Movies are visual where as reading requires the use of imagination---the “mind’s eye” if you will---to take you on the journey that the writer lays out for you.
 Movies also bow to things like political correctness. For example one of Tom Clancy’s books had Arab terrorists as the villains, but the film changed that to Neo-Nazi’s.
 There are some who believe that ebooks will, perhaps soon replace printed books. I hope that never happens. Ebooks are wonderful things, but there is still something to be said for having something that you can feel and smell and put on a shelf.
I once tried to read war and peace and couldn’t get through it, but it did look cool sitting on my book shelf and when asked if I had read it I would reply, ‘Why yes I did and what a great book it is!”
Sometimes the question is asked, “Do you have advice for a young writer?” Whenever I am asked that question, I am reminded of something that the late actor Jack Lemmon said to Jay Leno years ago regarding that very thing only about actors.
Mr.
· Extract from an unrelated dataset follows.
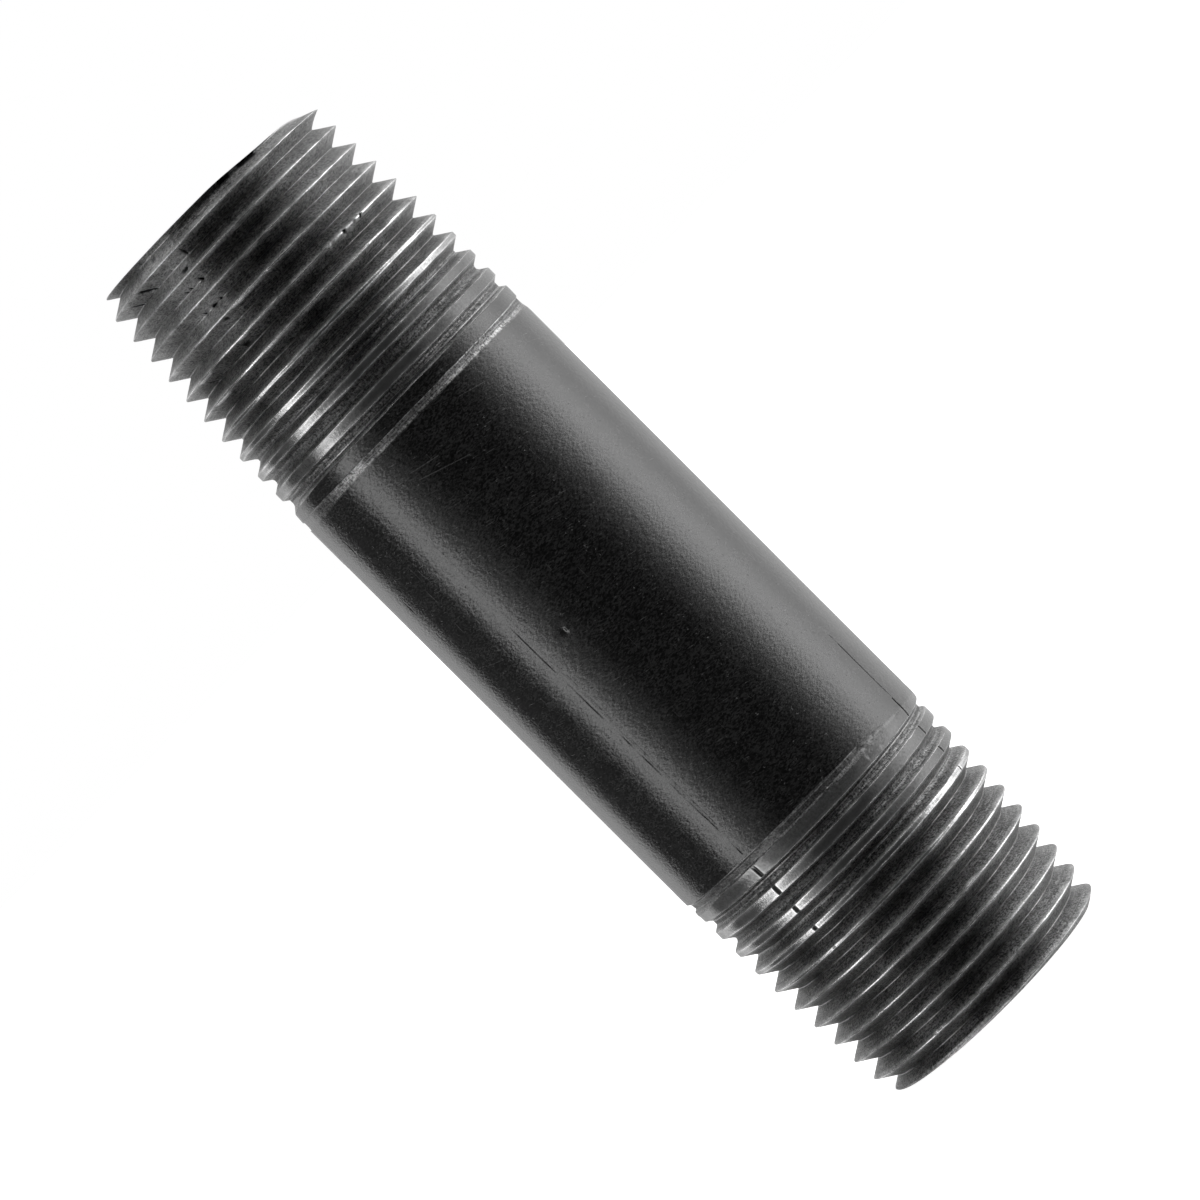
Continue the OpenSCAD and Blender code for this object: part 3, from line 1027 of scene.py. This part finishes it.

Lemmon said that when a young person came to him wanting advice and said, “I want to be an actor,” he would ask “Do you want to be an actor or do you need to be an actor?”
Usually the person would stare blankly, not fully understanding the question and so he would continue, “the only way you will ever become an actor is if you need to be one, to the point that if someone came up to you and said that the computer says that the odds are overwhelmingly against your ever becoming a star or even coming close to getting the career that you want and you say I know and then go about the business of doing it anyway.
Today writers have a much better shot than ever thanks to online sites like and
Writers have a much better chance of getting their work noticed over a period of time rather than being given a few weeks—at most—by a publisher after which if the book doesn’t sell they are unceremoniously pulled from the book store shelves and sent to the recycle bin.
So with that said, I guess there’s nothing left for us to do but get on with it.